Records with modeling code
□ □ □ □ □ □ □

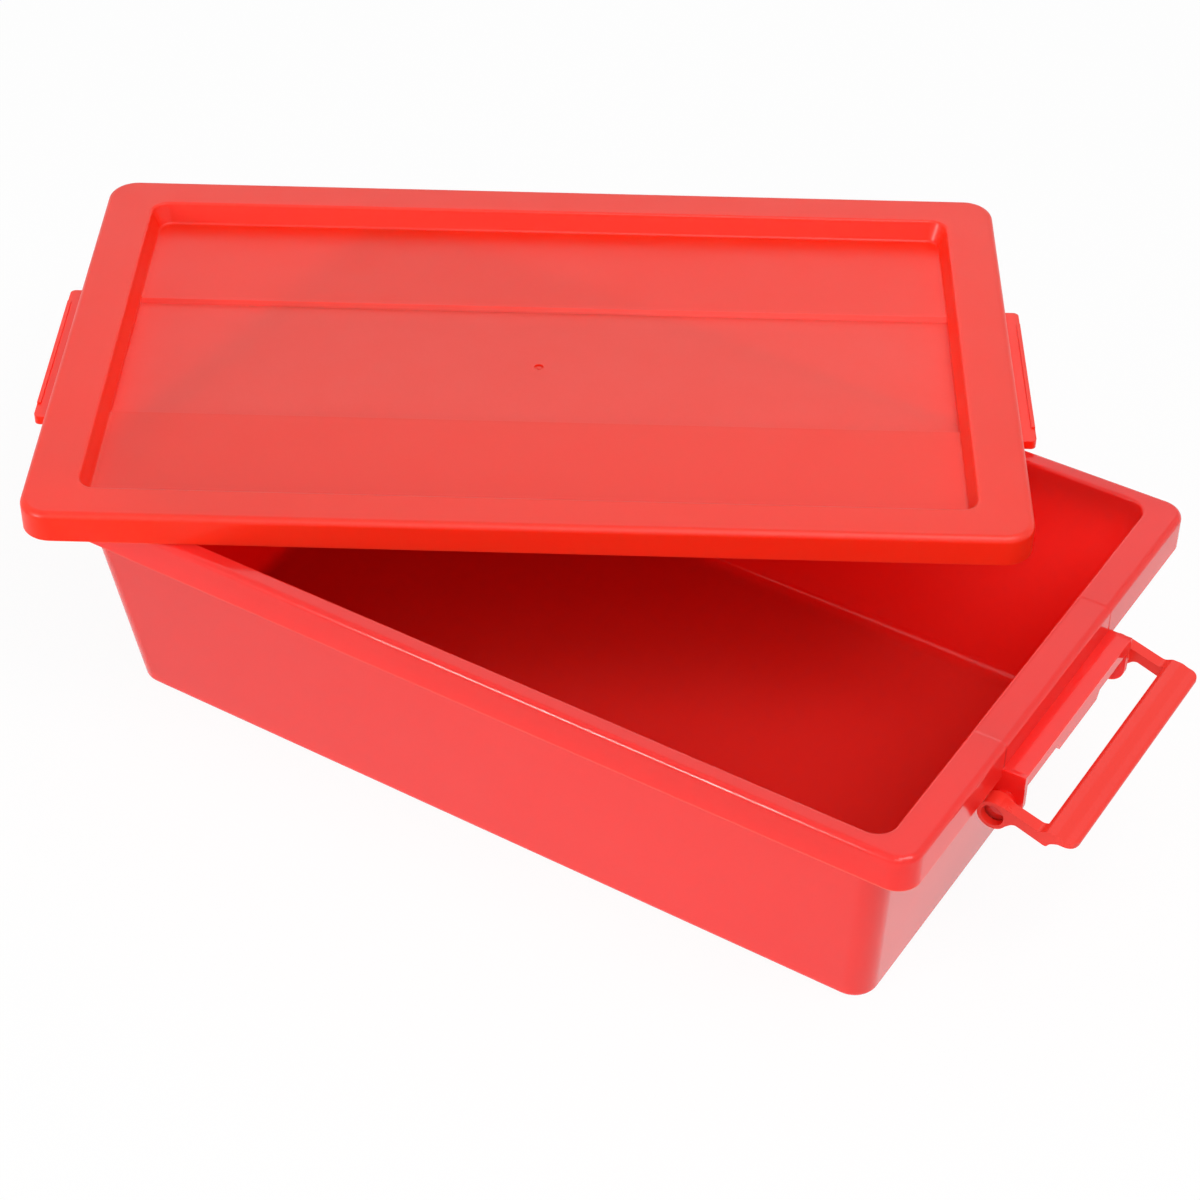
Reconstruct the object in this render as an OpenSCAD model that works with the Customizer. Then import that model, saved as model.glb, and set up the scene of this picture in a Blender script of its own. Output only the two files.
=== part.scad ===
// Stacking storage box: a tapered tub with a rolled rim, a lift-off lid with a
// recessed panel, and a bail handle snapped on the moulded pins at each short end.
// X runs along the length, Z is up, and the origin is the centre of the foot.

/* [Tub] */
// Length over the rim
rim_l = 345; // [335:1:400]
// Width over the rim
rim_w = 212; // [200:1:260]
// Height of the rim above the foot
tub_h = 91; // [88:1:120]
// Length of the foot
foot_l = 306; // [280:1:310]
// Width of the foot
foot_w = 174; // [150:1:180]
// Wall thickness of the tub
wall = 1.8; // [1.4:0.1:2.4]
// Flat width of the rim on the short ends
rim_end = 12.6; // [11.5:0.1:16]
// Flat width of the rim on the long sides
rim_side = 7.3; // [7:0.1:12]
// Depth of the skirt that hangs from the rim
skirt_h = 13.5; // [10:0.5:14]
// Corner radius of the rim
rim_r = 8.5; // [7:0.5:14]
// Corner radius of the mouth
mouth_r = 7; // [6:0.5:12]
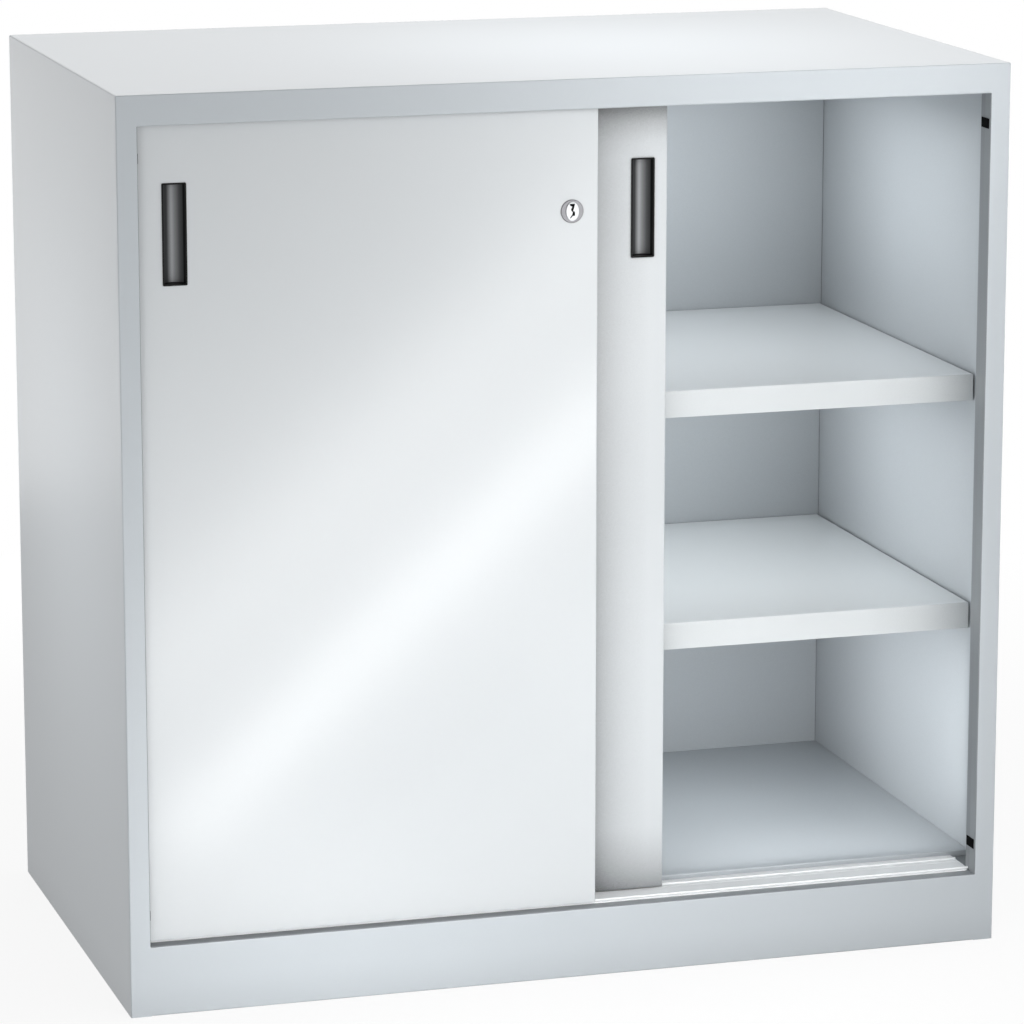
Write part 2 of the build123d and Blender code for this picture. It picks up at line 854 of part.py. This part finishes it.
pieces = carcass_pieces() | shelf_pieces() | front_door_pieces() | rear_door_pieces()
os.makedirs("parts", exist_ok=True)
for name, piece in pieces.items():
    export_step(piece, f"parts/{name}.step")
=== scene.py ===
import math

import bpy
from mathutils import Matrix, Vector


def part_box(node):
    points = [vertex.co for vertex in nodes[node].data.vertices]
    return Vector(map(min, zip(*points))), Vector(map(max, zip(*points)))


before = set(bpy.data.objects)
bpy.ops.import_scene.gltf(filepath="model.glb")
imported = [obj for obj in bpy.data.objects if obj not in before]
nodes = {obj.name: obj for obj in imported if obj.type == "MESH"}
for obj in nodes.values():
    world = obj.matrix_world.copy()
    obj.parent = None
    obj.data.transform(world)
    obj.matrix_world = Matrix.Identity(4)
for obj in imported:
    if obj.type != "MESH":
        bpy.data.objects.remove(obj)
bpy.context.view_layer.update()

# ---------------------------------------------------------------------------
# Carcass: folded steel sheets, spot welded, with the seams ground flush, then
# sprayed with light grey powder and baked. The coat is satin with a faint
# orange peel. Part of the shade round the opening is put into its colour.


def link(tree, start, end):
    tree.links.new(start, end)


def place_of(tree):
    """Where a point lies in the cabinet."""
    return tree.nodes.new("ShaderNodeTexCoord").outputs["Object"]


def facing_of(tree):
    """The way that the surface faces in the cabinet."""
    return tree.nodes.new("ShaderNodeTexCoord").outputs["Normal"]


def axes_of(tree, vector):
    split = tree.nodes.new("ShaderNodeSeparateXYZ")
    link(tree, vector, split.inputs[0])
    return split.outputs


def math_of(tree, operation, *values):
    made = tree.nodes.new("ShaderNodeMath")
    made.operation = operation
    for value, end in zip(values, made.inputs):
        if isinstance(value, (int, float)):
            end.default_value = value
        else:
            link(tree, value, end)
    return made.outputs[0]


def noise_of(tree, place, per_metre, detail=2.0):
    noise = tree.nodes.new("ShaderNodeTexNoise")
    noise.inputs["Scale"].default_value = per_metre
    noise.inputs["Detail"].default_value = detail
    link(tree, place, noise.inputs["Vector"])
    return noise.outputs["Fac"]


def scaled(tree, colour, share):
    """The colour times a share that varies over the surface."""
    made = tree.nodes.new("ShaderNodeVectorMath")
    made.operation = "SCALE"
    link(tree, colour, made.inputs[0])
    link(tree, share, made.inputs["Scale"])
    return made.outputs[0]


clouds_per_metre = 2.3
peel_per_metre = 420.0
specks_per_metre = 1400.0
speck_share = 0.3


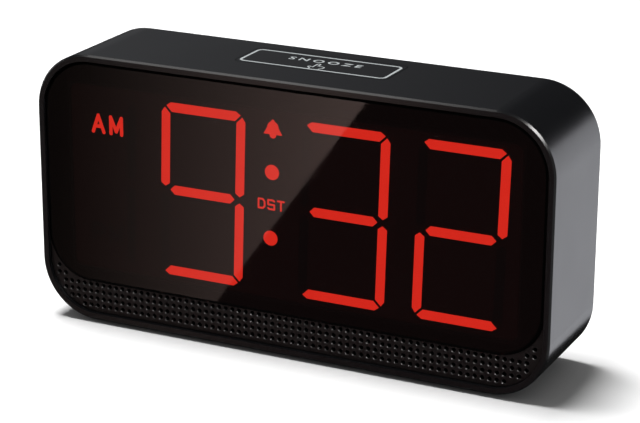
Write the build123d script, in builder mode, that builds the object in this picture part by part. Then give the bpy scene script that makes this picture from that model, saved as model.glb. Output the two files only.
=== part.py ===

□ □ □ □ □ □ □

» Instructions to follow: Look above for the line that holds "Write the build123d", then copy it and each line after it exactly, through the last line of the data.

» Reply to the exercise:
Write the build123d script, in builder mode, that builds the object in this picture part by part. Then give the bpy scene script that makes this picture from that model, saved as model.glb. Output the two files only.
=== part.py ===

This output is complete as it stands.